The manner of opening a parotid abscess depends on its location and size. If it is desired to open an abscess anterior to a point 1.5 cm. or about half an inch in front of the ear, the structures to be avoided are the duct and facial nerve. The incisions are to be made parallel to the zygoma, and the duct is to be avoided by not cutting on a line joining the lower edge of the cartilage of the ear with the middle of the upper lip. The branches of the facial nerve lie deep and are to be avoided by making the incision parallel to their course and not extending it too deeply. After incising the skin, the deeper tissues may be separated by introducing a pointed pair of haemostatic forceps and operiing the blades. In operating in the region below the ear, the blood-vessels are to be avoided. To do this incise the skin longitudinally, not transversely, and open the deep parts carefully with the haemostatic forceps, as already described. Another method, when the abscess is farther forward, is to make a horizontal incision rather low down on the angle of the jaw and then introduce a grooved director or haemostatic forceps from below upward.
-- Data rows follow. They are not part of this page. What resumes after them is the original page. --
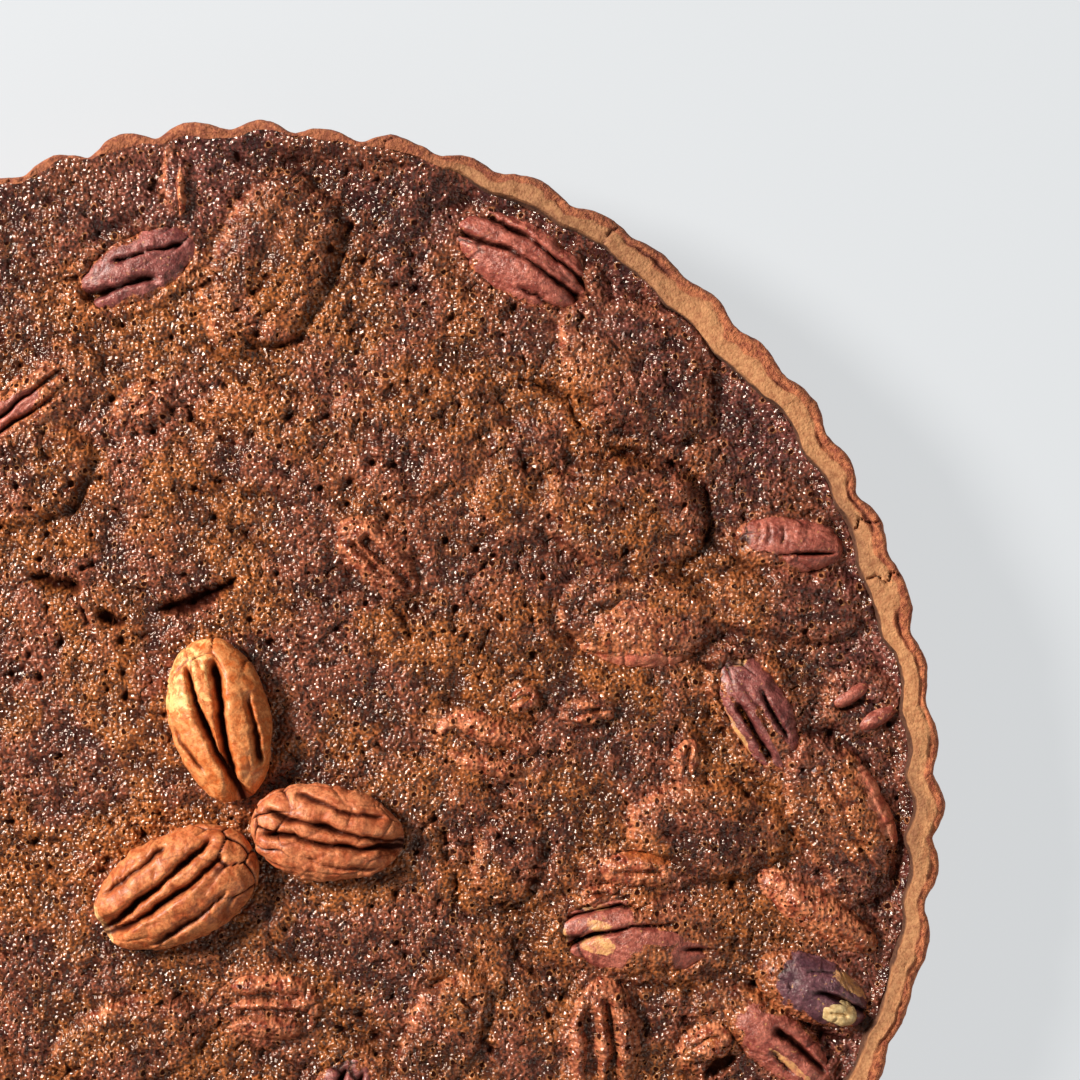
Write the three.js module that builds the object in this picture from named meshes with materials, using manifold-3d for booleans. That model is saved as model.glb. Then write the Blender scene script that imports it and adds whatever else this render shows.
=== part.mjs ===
// A pecan tart, 254 mm across: a fluted shortcrust case filled with dark baked custard, pecan
// halves sunk in the custard and showing through its skin, and three loose halves on top.
// Millimetres, +Z up. The origin is the middle of the flat underside.
import * as THREE from "three";
import { mergeVertices } from "three/addons/utils/BufferGeometryUtils.js";
import Module from "manifold-3d";

const wasm = await Module();
wasm.setup();

// Crust
const RIM_RADIUS = 127;
const BASE_RADIUS = 120;
const RIM_HEIGHT = 25;
const RIM_THICKNESS = 5.5;
const RIM_THINNING = 1.8;
const FLUTES = 60;
const FLUTE_DEPTH = 3.1;
const STEPS_PER_FLUTE = 4;
const FLOOR_THICKNESS = 4;
const FLOOR_RADIUS = 116.5;

// Custard
const CUSTARD_LEVEL = 21.6;
const CUSTARD_DOME = 0.9;
const EDGE_DROP = 0.7;
const OVERRUN_RISE = 3;
const CUSTARD_RINGS = 22;
const CRACK_DEPTH = 4;

// Gap kept between a nut and what it rests on, and between custard and crust.
const GAP = 0.3;
const CRUST_GAP = 0.5;

const COLOURS = {
  crust: 0xc08048,
  custard: 0x4d2c14,
  loosePecan: 0xa8663c,
  bakedPecan: 0x7c3a28,
};

// Arcs of the rim, in degrees, where the custard rose over the crust's inner edge.
const OVERRUNS = [
  { from: 70, to: 128 },
  { from: 196, to: 232 },
  { from: 292, to: 312 },
];
const OVERRUN_BLEND = 7;

// Arcs of the rim where the dough was pressed thicker, as places in degrees, reaches and depths.
const THICK_DOUGH = [
  { at: 21, reach: 10, depth: 1.5 },
  { at: 45, reach: 17, depth: 1.3 },
  { at: 163, reach: 14, depth: 1.2 },
  { at: 262, reach: 18, depth: 1.4 },
];

// Pecan halves on top. heading is the direction of the closed end, in degrees from +X.
const LOOSE_NUTS = [
  { x: -7.4, y: 15.4, heading: 103, length: 30.9, width: 18.6, thick: 8.4 },
  { x: 12.3, y: -5.4, heading: 173, length: 28.5, width: 17.7, thick: 8 },
  { x: -15.6, y: -15.8, heading: 25, length: 32.1, width: 20.4, thick: 8.6 },
];

// Pecan halves in the custard. rise is how far the top stands over the custard's level, shown is
// how far it stands clear of the skin, and cover moves the skin's mound along and across the nut.
// thick is given where it isn't USUAL_THICKNESS.
const USUAL_THICKNESS = 7.8;
const SUNK_NUTS = [
  { x: -23, y: 99.4, heading: 27, length: 27, width: 14.5, rise: 2.3, shown: 1.5 },
  { x: 48.6, y: 100.6, heading: 151, length: 29.4, width: 15, thick: 8.4, rise: 3.3, shown: 2.7 },
  { x: 98, y: 47.9, heading: 175, length: 22.2, width: 10.8, thick: 6.8, rise: 3.1, shown: 2.4 },
  { x: 92.5, y: 16.6, heading: 119, length: 26.6, width: 13.4, rise: 2.7, shown: 1.6 },
  { x: 109.7, y: -2.2, heading: 115, length: 28.8, width: 15, thick: 8.4, rise: 3.6, shown: 1.3, cover: [0, 2.2] },
  { x: 69.4, y: -25.2, heading: 173, length: 31.2, width: 15.6, thick: 8.2, rise: 3.1, shown: 1.9 },
  { x: 69.9, y: -12.4, heading: 175, length: 19, width: 7.6, thick: 6.4, rise: 2.3, shown: 1.5 },
  { x: 102.6, y: -34.8, heading: 154, length: 23, width: 12.6, rise: 4.4, shown: 3.5 },
  { x: 95.2, y: -44.2, heading: 140, length: 29, width: 12.2, rise: 3, shown: 1.7, cover: [0, 1.4] },
  { x: 103.5, y: -20.4, heading: 148, length: 27.6, width: 9.4, thick: 7, rise: 2.6, shown: 1.2 },
  { x: 70.4, y: 32, heading: 177, length: 26.4, width: 15, rise: 2.7, shown: 0.9, cover: [0, -2.2] },
  { x: 21.7, y: 45.8, heading: 136, length: 20.4, width: 8.4, thick: 6.6, rise: 1.8, shown: 1.2 },
  { x: 42.3, y: 10.5, heading: 162, length: 23, width: 9.8, thick: 7, rise: 1.8, shown: 1.1 },
  { x: -44, y: 73.5, heading: 35, length: 28, width: 14, rise: 2.5, shown: 1.5 },
  { x: 1.3, y: -38, heading: 2, length: 21, width: 12, thick: 7.4, rise: 1.8, shown: 1.1 },
  { x: 63.6, y: -45.6, heading: 91, length: 26, width: 14.2, rise: 2.5, shown: 1.1 },
];

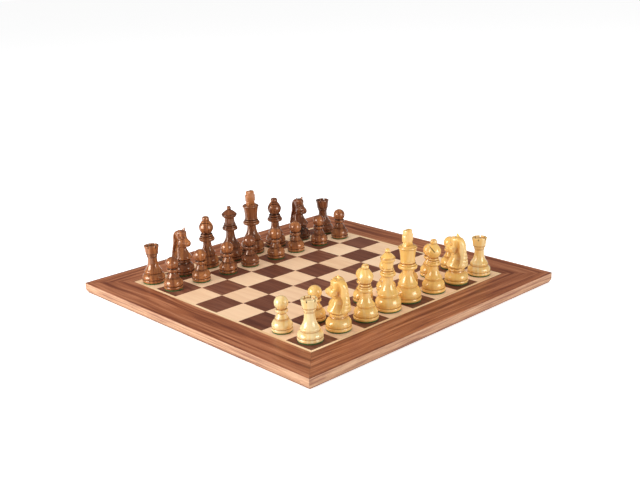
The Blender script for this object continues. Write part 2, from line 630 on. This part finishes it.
def relief(y, z, half):
    """Half thickness of the head after carving, and how dark the carved lines are, from 0 to 1. The
    cheek is part of a ball, and each detail of CARVED is a soft bell across its own line."""
    cheek_x = np.interp(CHEEK_LEVEL, *np.array(HEAD_HALF, float).T) - CHEEK_R + CHEEK_PROUD
    under = CHEEK_R**2 - (y - CHEEK[0]) ** 2 - (z - CHEEK[1]) ** 2
    ball_x = cheek_x + np.sqrt(np.clip(under, 0, None))
    out = np.where(under > 0, np.maximum(half, np.minimum(ball_x, half + CHEEK_OUT)), half)
    eye = np.hypot((y - EYE[0]) * EYE_LONG, z - EYE[1])
    cheek = np.sqrt(np.clip(CHEEK_R**2 - under, 0, None)) - CHEEK_R
    distances = {
        "eye": eye,
        "brow": line_distance(y, z, BROW),
        "socket": eye - EYE_R,
        "nostril": np.hypot(y - NOSTRIL[0], (z - NOSTRIL[1]) * NOSTRIL_FLAT),
        "mouth": line_distance(y, z, MOUTH),
        "jaw": np.where(z < CHEEK[1] + JAW_TOP, cheek, np.inf),
    }
    raised = dark = 0
    for key, distance in distances.items():
        stands_out, stain, width = CARVED[key]
        bell = bump(distance, width)
        raised, dark = raised + stands_out * bell, dark + stain * bell
    return out + raised, np.clip(dark, 0, 1)


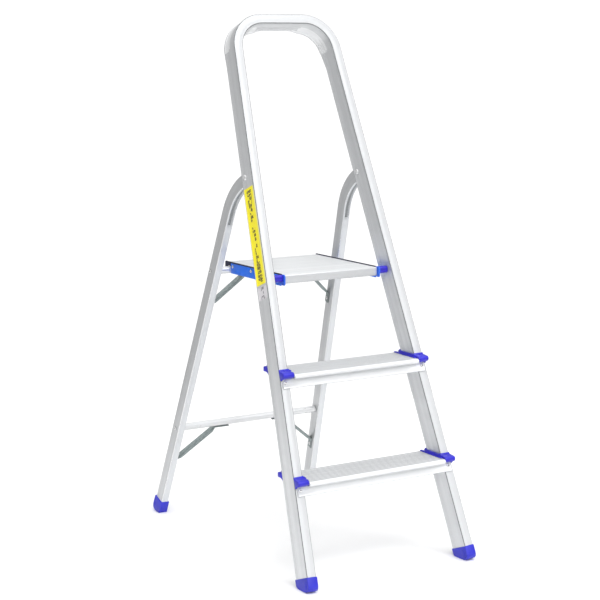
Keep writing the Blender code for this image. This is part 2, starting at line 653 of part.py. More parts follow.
# side brackets: YZ outline with a mouth that drops over the upper cross tube
YZ = frame_matrix((0, 1, 0), (0, 0, 1), (0, 0, 0))
mouth = tube_c.y - TUBE_R - 0.0008
tail = DECK_REAR + 0.0030
low, high = DECK_TOP - 0.0270, DECK_TOP - 0.0003
roof = tube_c.z + TUBE_R + 0.0007
shape = [(-0.1262 + FLOOR_SHIFT, low), (mouth - 0.0085, low), (mouth - 0.0075, low + 0.0010),
         (mouth, tube_c.z + 0.0030), (mouth + 0.0010, roof),
         (tube_c.y + TUBE_R + 0.0008, roof), (tube_c.y + TUBE_R + 0.0018, tube_c.z + 0.0050),
         (tail, tube_c.z + 0.0055), (tail, high - 0.003), (tail - 0.003, high),
         (-0.1262 + FLOOR_SHIFT, high)]
for side, tag in ((-1, "left"), (1, "right")):
    mid = side * (DECK_HALF + GAP + BRACKET_T / 2)
    bracket = outline("platform_bracket_" + tag, [shape], BRACKET_T, AZURE, YZ, mid)
    for k, yr in enumerate((0.1000, 0.0084)):
        pt = Vector((side * (DECK_HALF + GAP + BRACKET_T), yr + FLOOR_SHIFT, 0.6772))
        ends = (pt + Vector((side * 0.01, 0, 0)), pt - Vector((side * 0.012, 0, 0)))
        cut(bracket, rod("bracket_bore_%d_%s" % (k, tag), *ends, 0.0024, 10))
        cut(deck, rod("deck_bore_%d_%s" % (k, tag), *ends, 0.0024, 10))
        rivet("platform_rivet_%s_%s" % ("rear" if k == 0 else "front", tag), pt, (side, 0, 0),
              0.0040, 0.0014, 0.0020, 0.0080, steps=12)

    # pivot bush: a flange on the deck's front corner and a boss out to the stile
    x0 = DECK_HALF + GAP
    bush = outline("platform_pivot_bush_" + tag,
                   [rounded_rect(-0.1540 + FLOOR_SHIFT, DECK_TOP - 0.0245,
                                 -0.1268 + FLOOR_SHIFT, DECK_TOP + 0.0018, 0.0050, 3)],
                   0.0032, BLUE, YZ, side * (x0 + 0.0016))
    pv = Vector((0, DECK_PIVOT_Y, DECK_PIVOT_Z))
    s_p = (DECK_PIVOT_Z + 0.0180 * S(FRONT_LEAN)) / C(FRONT_LEAN)
    x_in = hoop_half(s_p) - STILE_W
    boss = rod("bush_boss_" + tag, pv + Vector((side * (x0 + 0.0010), 0, 0)),
               pv + Vector((side * (x_in - 0.0010), 0, 0)), 0.0090, 20)
    join(bush, boss)
    bore_ends = (pv + Vector((side * (x_in + 0.006), 0, 0)), pv + Vector((side * 0.115, 0, 0)))
    cut(bush, rod("bush_bore_" + tag, *bore_ends, 0.00365, 14))
    cut(deck, rod("deck_pivot_bore_" + tag, *bore_ends, 0.00365, 14))
    cut(hoop, rod("stile_pivot_bore_" + tag, *bore_ends, 0.00365, 14))
    # pin: its head is inside the stile's channel, its tail under the deck
    turned("platform_pivot_pin_" + tag,
           [(0, 0.0040), (0.0045, 0.0036), (0.0060, 0.0022), (0.0060, 0), (0.0033, 0),
            (0.0033, -(x_in + STILE_WALL + 0.0009 - 0.1200)),
            (0, -(x_in + STILE_WALL + 0.0009 - 0.1200))],
           14, RIVET, facing(pv + Vector((side * (x_in + STILE_WALL + 0.0009), 0, 0)),
                             (side, 0, 0)))

# ---------------------------------------------------------------- labels on the left stile
sf = stile_frame(-1)
for name, mat, s0, s1, d0, d1 in (("instruction_label", YELLOW, 0.7290, 0.9680, 0.0030, 0.0490),
                                  ("small_label", PALE, 0.6930, 0.7240, 0.0050, 0.0470)):
    box(name, (-STILE_W / 2 - GAP - 0.0003, s0, -d1), (-STILE_W / 2 - GAP, s1, -d0), mat, sf)

# ---------------------------------------------------------------- smooth shading by angle
for ob in parts.objects:
    ob.data.shade_smooth()
    ob.data.set_sharp_from_angle(angle=math.radians(35))
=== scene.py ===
"""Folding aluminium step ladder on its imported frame.  Metres, +Z up, the ladder faces -Y."""
import math

import bmesh
import bpy
from mathutils import Matrix, Vector, noise


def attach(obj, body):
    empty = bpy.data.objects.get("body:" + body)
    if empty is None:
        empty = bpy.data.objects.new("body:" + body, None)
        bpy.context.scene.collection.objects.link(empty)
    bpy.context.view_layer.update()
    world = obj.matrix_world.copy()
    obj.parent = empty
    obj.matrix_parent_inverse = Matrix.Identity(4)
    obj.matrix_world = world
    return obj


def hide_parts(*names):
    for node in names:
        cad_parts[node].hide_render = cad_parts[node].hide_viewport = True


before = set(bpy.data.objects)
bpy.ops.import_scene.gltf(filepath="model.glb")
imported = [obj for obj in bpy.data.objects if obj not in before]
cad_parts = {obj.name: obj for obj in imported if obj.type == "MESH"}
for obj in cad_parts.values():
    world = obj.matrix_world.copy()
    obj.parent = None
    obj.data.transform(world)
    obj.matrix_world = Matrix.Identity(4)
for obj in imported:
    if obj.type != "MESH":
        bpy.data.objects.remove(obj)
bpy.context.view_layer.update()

# ------------------------------------------------------------------ sizes, as in the solids
SHIFT = 0.03585
FRONT_LEAN = math.radians(21.65)
FRONT_FOOT_Y = -0.4303 + SHIFT
HOOP_HALF, HOOP_TAPER, HOOP_SLOPE, HOOP_BEND = 0.2371, 0.0645, 1.3987, 0.0925
STILE_W, STILE_D, STILE_WALL, STILE_END = 0.0242, 0.0513, 0.0016, 0.0270
REAR_LEAN = math.radians(18.85)
REAR_FOOT_Y = 0.3207 + SHIFT
REAR_HALF = 0.2412
LEG_W, LEG_D, LEG_WALL, LEG_END = 0.0196, 0.0330, 0.0015, 0.0070
LEG_BEND_START, LEG_BEND_R, LEG_BEND = 0.855, 0.150, math.radians(45)
PIVOT_S, PIVOT_D = 0.9953, 0.0369
PIVOT_X = HOOP_HALF - HOOP_TAPER * PIVOT_S - STILE_W / 2
LEG_TIP = 0.0235
TREADS = {"lower": 0.2450, "middle": 0.4955}
TREAD_TOP, TREAD_REAR, NOSE = 0.0121, 0.0866, 0.0200
APRON_H = 0.0227
CAP_IN, CAP_NOSE, BUMPER_REAR = 0.0286, 0.0185, 0.0806
DECK_TOP, DECK_HALF, DECK_SKIN = 0.6865, 0.1332, 0.0020
DECK_FRONT, DECK_REAR = -0.1465 + SHIFT, 0.1378 + SHIFT
DECK_PIVOT = Vector((0, -0.1390 + SHIFT, 0.6785))
BRACKET_T = 0.0022
TUBE_R = 0.0090
TUBES = {"lower": (0.2495, 0.0170), "upper": (0.6975, 0.0243)}
BRACES = {"lower": (0.066, 0.108, 0.156, 0.126), "upper": (0.050, 0.089, 0.607, 0.577)}
BRACE_W, BRACE_T, BRACE_LIP = 0.0150, 0.0016, 0.0075
GAP = 0.0003
SIDES = ((-1, "left"), (1, "right"))
C, S = math.cos, math.sin
SLOPE = math.tan(FRONT_LEAN)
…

Tumors of the parotid gland are liable to be mixed in character, with a sarcomatous element. They are often fairly circumscribed and, particularly if they do not involve the parotid duct, can be removed comparatively readily. If they are malignant and large, complete removal is practically impossible. The possibility of parotid fistula and paralysis of the facial nerve following operation on this gland should always be borne in mind and explained to patients. The presence of facial paralysis is indicative of malignancy (see Fig. 63). The parotid lymph nodes on or beneath the capsule may become enlarged and inflamed and resemble true parotiditis. There is one node just below the zygoma and in front of the ear that is not infrequently enlarged in strumous children. This is apt to be involved when affections of the lids or scalp are present. In opening abscesses of these nodes there is little likelihood of injuring either the nerve or the duct, because the nodes are superficial. The transverse facial artery is usually too small to cause trouble. The possibility of its supplying the coronary arteries of the lips, as already described, in which case it would be very large, should be remembered.